There is something to say about how something that’s marketed as a horror movie uses light like that. It’s refreshing and it’s different. I particularly appreciate seeing the insides of someone’s skull in max brightness. However, what the brightness puts a spotlight on isn’t its gore or its blood, or even its love-potion-making tapestries. It signifies greatly how open and real everything was.
The people of Harga weren’t fooling around with their rituals. Letting old people fall off cliffs? Burning the bodies in the middle of the community? That was their norm; it wasn’t any evil thing. Why would they do that in the dark when they have nothing to hide? That was their life, their culture. It was out in the open for everyone, basking in the light.

Now take that and put it up against the anxiety that Dani has; anxiety that society, and the world in general, tells us not to feel, to put aside, to hide in the dark. There’s nowhere to hide in the Harga commune, nowhere to tuck away these feelings that keeps being ignored by people we’re supposed to rely on for support. We see a clear representation of this after Dani and the boys take those mushrooms. Yes, she was tripping, but she was also having a panic attack under the bright sun in the middle of an open field, and that’s fucking scary my dudes. When she does find solace in the comfort of a dark shed, she finds it suffocating and she escapes.
“You are the family now, yes? Yes, yes, you are the family!”
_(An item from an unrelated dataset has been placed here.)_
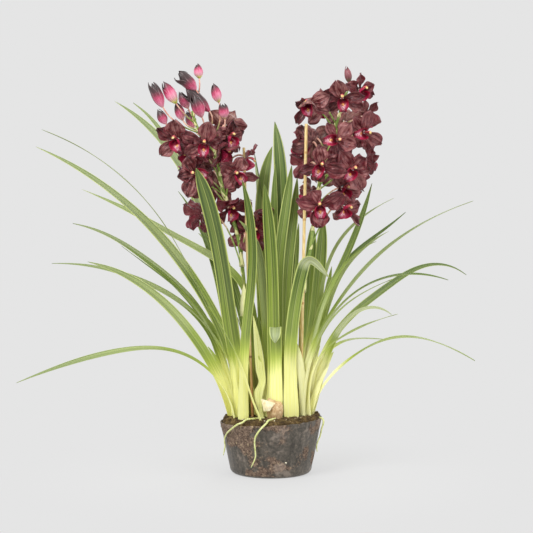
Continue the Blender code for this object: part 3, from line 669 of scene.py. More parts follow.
def blade(row):
    """One leaf as an open sheet, with the numbers that its finish reads stored on its points."""
    name, x, y, _, length, leans, width, _, _, bluntness = row
    draw = Random(name)
    ripple, phase, tone = draw.uniform(1.5, 3.0), draw.uniform(0, 6), draw.random()
    in_right_clump = rise(x, *RIGHT_CLUMP)
    turn_green = GREEN_FROM + draw.uniform(-GREEN_WANDER, GREEN_WANDER) + RIGHT_CREAM * in_right_clump
    own = OWN_LOOKS.get(name, {})
    # Painted shade: feet further back, and inside the clumps, are painted olive.
    usual_shade = rise(y, *BACK_SHADE) * (OPEN_SHADE if x > OPEN_FROM else INNER_SHADE)
    usual_pale = ARCHING_PALE if leans[-1] >= ARCHING_LEAN else UPRIGHT_PALE
    pale_start, pale_end, paleness = own.get("pale", usual_pale)
    shape = bmesh.new()
    green_layer = number_layer(shape, "green")
    pale_layer = number_layer(shape, "pale")
    steady = (
        (number_layer(shape, "tone"), own.get("tone", tone)),
        (number_layer(shape, "shade"), own.get("shade", usual_shade)),
        (number_layer(shape, "broad"), 0.25 + 0.75 * rise(width, *BROAD_WIDTHS)),
        # Painted light: the feet of the right clump are painted paler, as if more light reached them.
        (number_layer(shape, "painted_light"), in_right_clump),
    )
    points = midrib(row)
    for corner in sheet(shape, LEAF_COLUMNS, LEAF_STEPS):
        across, along = corner.co.x, corner.co.y
        step = round(along * LEAF_STEPS)
        place, side, up = points[step]
        from_foot = along * (length / 1000)
        flare = 1 + LEAF_FLARE * (1 - rise(from_foot, 0.0, LEAF_FLARE_LENGTH))
        half = blade_width(along, width / 1000, bluntness) / 2 * flare
        fold = LEAF_FOLD + LEAF_FOOT_FOLD * (1 - rise(along, 0.0, LEAF_FOOT_SHARE))
        lift = half * fold * abs(across) ** 1.4 + LEAF_RIPPLE * across * sin(ripple * 2 * pi * along + phase)
        corner.co = place + side * half * across + up * lift
        if step == 0:
            corner.co.z = SOIL_TOP - LEAF_SUNK
        corner[green_layer] = (from_foot - turn_green) / GREEN_RANGE
        corner[pale_layer] = paleness * (rise(along, pale_start - 0.03, pale_start + 0.03)
                                         - rise(along, pale_end - 0.1, pale_end + 0.1))
        for layer, number in steady:
            corner[layer] = number
    return shape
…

One of the most prominent themes in this film is community and, with that, belonging. The reason our neighborhood cult sacrifice wrangler Pelle chose Dani to be a part of their Swedish adventure trip wasn’t because he was going along with it like Mark and Josh were. He realized early on that Dani was an orphan, alone, with no home and no family. Later on, he makes her realize that as much as she wanted to hold on to Christian for support, he wasn’t supportive at all. In fact, throughout the whole film, Christian is more preoccupied with learning about ancient rituals than his girlfriend who he asked to come.
As the days pass, Dani realizes the actual state of their relationship and how distant Christian was; how detached. Still, she clings onto him until just before the very end because she had absolutely no one. That, combined with her nightmare about Christian and his friends leaving her alone at the commune, ties into the very real fear that many people have but don’t voice out loud enough—abandonment.

That lostness is what this entire movie feels like. Dani gets her redemption in the end, a sort of closure as she is brought back to the ground by the Harga commune. Prior to that, however, it’s just been fear, fear, fear for over two whole hours! And not the kind of fear that you usually see in your typical horror movie either.
To capture that anxiety and tension for such a long time is a feat in itself. Ari Aster managed to scare us in ways that aren’t typical for the genre he’s rooted his film in. When people talk about movies “being a genre of its own,” Midsommar definitely fits the bill. Yes, it’s scary, but it’s not because of jumpscares or suspenseful music (although that transition from the prologue to present day?? *chef’s kiss*). It’s not because of a scary monster. It’s not even because people are getting their skulls bashed in. The film itself, with its humor and the uneasy nature of the premise, combined with Dani’s inner turmoil, is something we are familiar yet uncomfortable with. It’s two sides of a coin. It’s the stuff you ignore to keep yourself comfortable, amplified with a score that grates your mind and visuals that keep you engaged.
Don’t get me wrong. Midsommar is far from being the perfect film. It made me uncomfortable during parts and laugh in others. I had to take a breath after the final scene played out because it was so intense. I couldn’t breathe! But that’s the point, right? I hate using cheesy quotes but art is meant to disturb the comfortable, isn’t it?
I could write a whole other essay about the flaws of this film and how, from a break-up film perspective, this film reminds me of the long poetic rants I’d post on Tumblr when I was a teenager while I was getting over a crush. All flowery words with beats and pauses, with run-on sentences, metaphors, and creative imagery. Messy, seemingly empty, but filled to the brim with raw emotion. However, beyond that, it is a film about abandonment and loss, and how, if you let yourself surrender to that oblivion, you can be found.